If some processes, such as immune function, are regulated distinctly, how are those species-specific elements generated? They explore how elements may have been added or removed from the mouse genome by examining the overlap of enhancer elements with repetitive regions. 85% of mouse-specific enhancers overlap with a repeat element, more than expected by chance. Delving further, this enrichment is pronounced in specific subfamilies of mobile elements. Specifically, mouse-specific transcription factor binding sites are encroached in short interspersed elements (SINEs) and long terminal repeats (LTRs).
Contribution of mobile elements to gene regulatory networks has been a hypothesis in the field of gene regulation since Barbara McClintock (McClintock, B., 1956). The hypothesis has gained more evidence recently (see: Wang, T. et. al., 2007; Bourque, G. et. al., 2008; and Jacques, P. et. al., 2013). However, large-scale analysis of this hypothesis is enabled by advantages of longer sequencing technologies that can resolve repetitive regions and the abundance of data resources like the ENCODE Projects. The specific transcription factor enrichments across mobile elements in mouse is explored in more depth in Sundaram, V. et al., 2014.

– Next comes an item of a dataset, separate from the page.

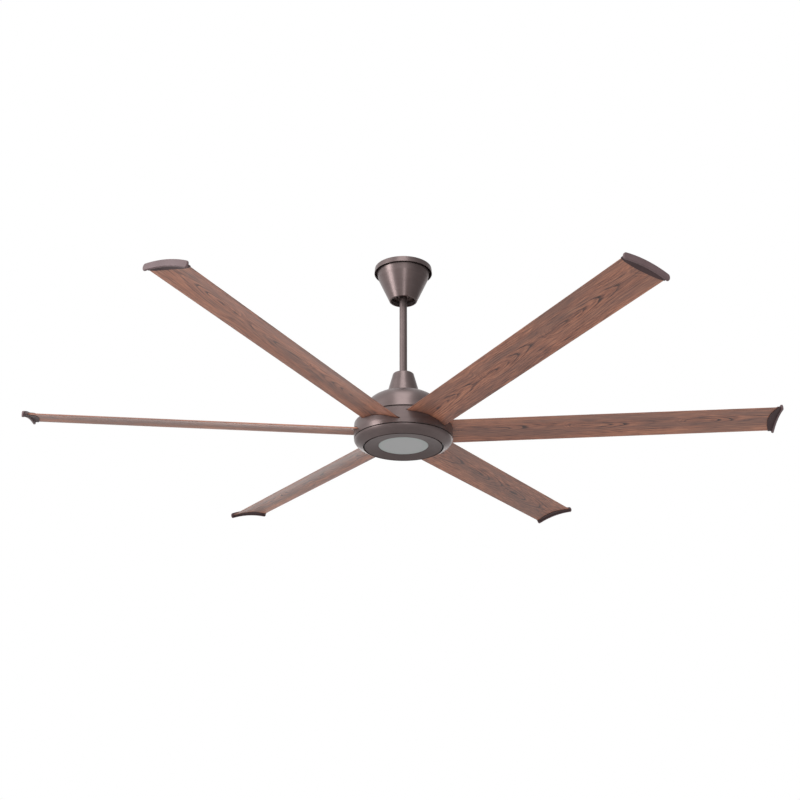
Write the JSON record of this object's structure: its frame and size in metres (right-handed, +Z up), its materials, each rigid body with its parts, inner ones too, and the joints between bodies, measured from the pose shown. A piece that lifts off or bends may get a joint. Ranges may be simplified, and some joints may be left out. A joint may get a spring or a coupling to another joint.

Usefulness to developmental biology
The Mouse ENCODE goal of breaking down the genome into the functional parts should be very informative for the developmental biologist who wants to understand the regulatory structure of her favorite gene. The breadth and depth of sample types and assays means a biologist can visualize the chromatin structure of his/her gene(s) of interest in a relevant cell type or tissue.
To do this of course you’ll need to access the data. You can find it all through genome browser portals on the Mouse ENCODE website (mouseencode.org). You can also find the data hosted at the Wash U Epigenome Browser at epigenomebrowser.wustl.edu/browser.
Another aspect of the Mouse ENCODE work (and ENCODE in general) I’ve been thinking about is how these projects are improving our ability to predict functional elements with less information. In my mind this means three questions:
  • What are the criteria that tell us region a is X type of functional element?
  • How do we know if we have found all (or some % ) of X functional elements?
  • What is the most informative piece of data that can tell us if region b is X element vs Y element?
Most of these questions were addressed to a large extent in the ENCODE integrative paper published in 2012. In model organisms though, the more important metric is how to the identified functional elements relate to human and impact how we think about our models of human development and disease. A companion paper to the Mouse integrative paper starts to address this question (Cheng, Y. et. al., 2014). I encourage you to read it, but I can’t stop thinking about Figure 3c — images of mouse embryos  expressing a reporter construct of an identified functional element. The punchline is half of the reporters are tissue-specific and half are not — and the authors interpret this as “pleiotropic”.  What is unanswered is what is the defining feature that determines tissue-specificity vs. pleiotropy? That is what the developmental biologist wants to know so she can prioritize candidate regulatory elements to understand the molecular genetics of her developmental or disease process more precisely.